Readers write

Trump policies will infiltrate local school boards
(President Donald) Trump is dismantling the Department of Education step by step, with the intent of giving more control to the states. The One Big Beautiful Bill guts the department by canceling billions already allocated for teacher training and by freezing support for ESL, special education, Title IX and many other programs.
Local school boards will now have more control over the various programs. Citizens are encouraged to run for school boards, and are easily elected because of limited knowledge of the candidates and low turnout. Now MAGA loyalists are using this strategy nationwide, in large and small school districts, to implement Trump’s policies.
According to the Georgia School Board Association, local boards have a lot of power. They choose the superintendent and establish academic curricula and textbooks used. Now, boards are wreaking havoc on fact-based science and accurate history. The average term is four years, and without term limits, members can serve indefinitely.
Unfortunately, the Supreme Court is allowing Trump to proceed with dismantling the Department of Education. According to the AJC Aug. 15 article, “the future of our schools is the future for our country.”
SANDIE WEBB, DECATUR
Federal cuts hurt state’s most vulnerable children
A recent letter-writer celebrated the vote to release the Epstein files as a sign that Congress is ready to take a strong stand against pedophilia. On the same day, an article on page 2 records that Georgia is ending multiple programs for supporting children in foster care, children with a history of unsafe situations. These cuts are coming because of the shutdown and withdrawal of federal funding.
This is the real story. If we want to be a community that supports children and families — foster, biological or adoptive — we should be keeping these programs for foster families. Releasing the Epstein files is a gesture; it is the drop in support for children living today in Georgia that shows who we really are as a community, abandoning the children who need our help.
AMY DURRELL, ATLANTA
Tariffs erode US presence in world market
Trump doesn’t get it. The U.S. no longer dominates the world’s trade markets. We are now just one of several big dogs on the street.
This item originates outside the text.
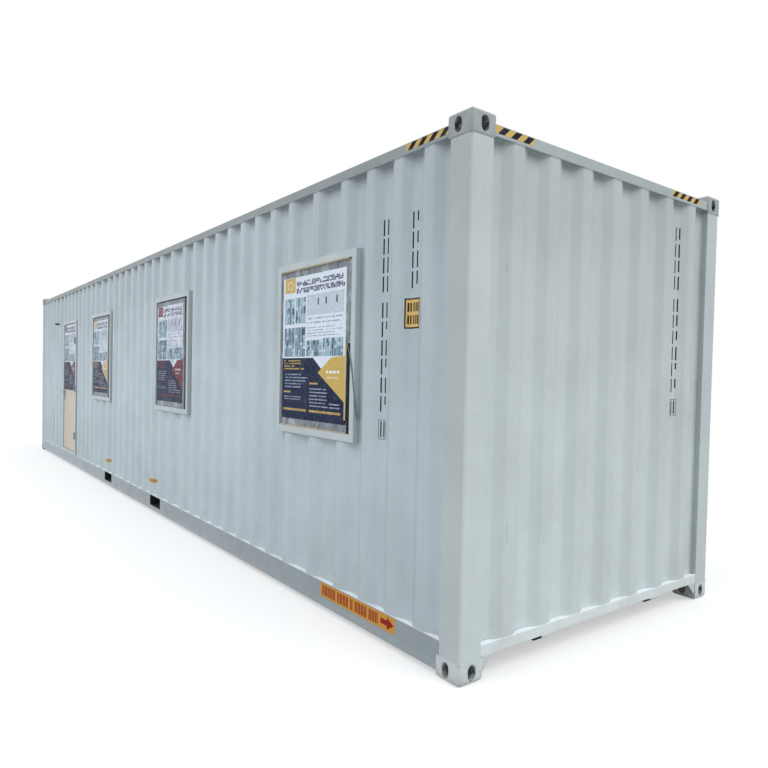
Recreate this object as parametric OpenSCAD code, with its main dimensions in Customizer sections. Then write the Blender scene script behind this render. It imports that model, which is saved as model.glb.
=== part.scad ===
// Forty-foot high-cube shipping container converted to a cabin.
// The gooseneck end is at +X, the side with the door is at -Y, the castings stand on z = 0.

/* [Body] */
// Length over the corner castings
length = 12192; // [5898:12192]
// Width over the corner castings
width = 2438; // [2200:2600]
// Height over the corner castings
height = 2896; // [2400:3000]
// How far posts and rails sit inside the castings
set_in = 4; // [2:8]
// Number of segments on round edges and holes
$fn = 32; // [16:64]

/* [Castings] */
// Casting length along the container
cast_l = 178; // [160:190]
// Casting width across the container
cast_w = 162; // [150:170]
// Casting height
cast_h = 118; // [110:125]
// Wall of a casting around its holes
cast_wall = 28; // [20:32]
// Half width of the twist-lock slot
slot_r = 31.75; // [28:34]
// Length of the twist-lock slot
slot_l = 124; // [110:130]
// Slot centre from the end face
slot_in_x = 103.5; // [95:110]
// Slot centre from the side face
slot_in_y = 89.5; // [80:95]

/* [Frame] */
// Corner post width on the side face
post_l = 159; // [120:175]
// Corner post width on the end face
post_w = 152; // [120:160]
// Steel thickness of posts
post_t = 6; // [4:8]
// Top rail section
top_rail = 60; // [50:80]
// Underside of the top rails
top_rail_z = 2790; // [2600:2830]
// Underside of the bottom side rails
side_rail_z = 36; // [20:60]
// Top of the bottom side rails
sill_z = 198; // [150:220]
// Flange width of the bottom side rails
side_rail_w = 60; // [45:70]
// Steel thickness of the rails
rail_t = 4.5; // [3:6]
// Underside of the bottom end rails
end_rail_z = 127; // [100:140]
// Top of the bottom end rails
end_rail_top = 187; // [170:198]
// Side of the gusset beside each bottom casting
gusset = 88; // [60:110]

/* [Walls] */
// Wall sheet thickness
sheet_t = 2; // [1.6:3]
// Depth of the wall corrugation
wave_d = 36; // [30:46]
// Outer flat of the corrugation
wave_flat = 72; // [60:110]
// Run of a slope of the side corrugation
wave_run = 68; // [18:80]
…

Thus, tariffs and other restrictions on goods and services originating abroad simply do not frighten the rest of the world. Instead of bowing to our “Trump-proclaimed” dominance in the marketplace, other big dogs (and a lot of wannabes) invoke their own “tariffs” and/or seek, obtain or develop alternative markets for their goods and services. So, for us, just about everything costs more while choices go down.
The economic policies of the current administration, blindly applied by a tame Congress, ignore reality and erode our presence in the world market. As others have said, if you do not lead the pack, all views are the same.
DONALD WEISSMAN, EVANS
New passport rule hurtful to transgender people
The New York Times reported on Nov. 17, “The Trump administration has said that the U.S. passports of transgender people must now reflect the sex on their original birth certificate, reversing a decades-old policy.”
This biased policy defeats the purpose of the passport, which is to identify the holder. If I, as a male-to-female transgender person, choose to undergo the painful and expensive process of sex reassignment surgery, then how is having my birth sex on my passport going to help identify me?
This policy was clearly only meant to be hurtful to transgender people and must be reversed immediately.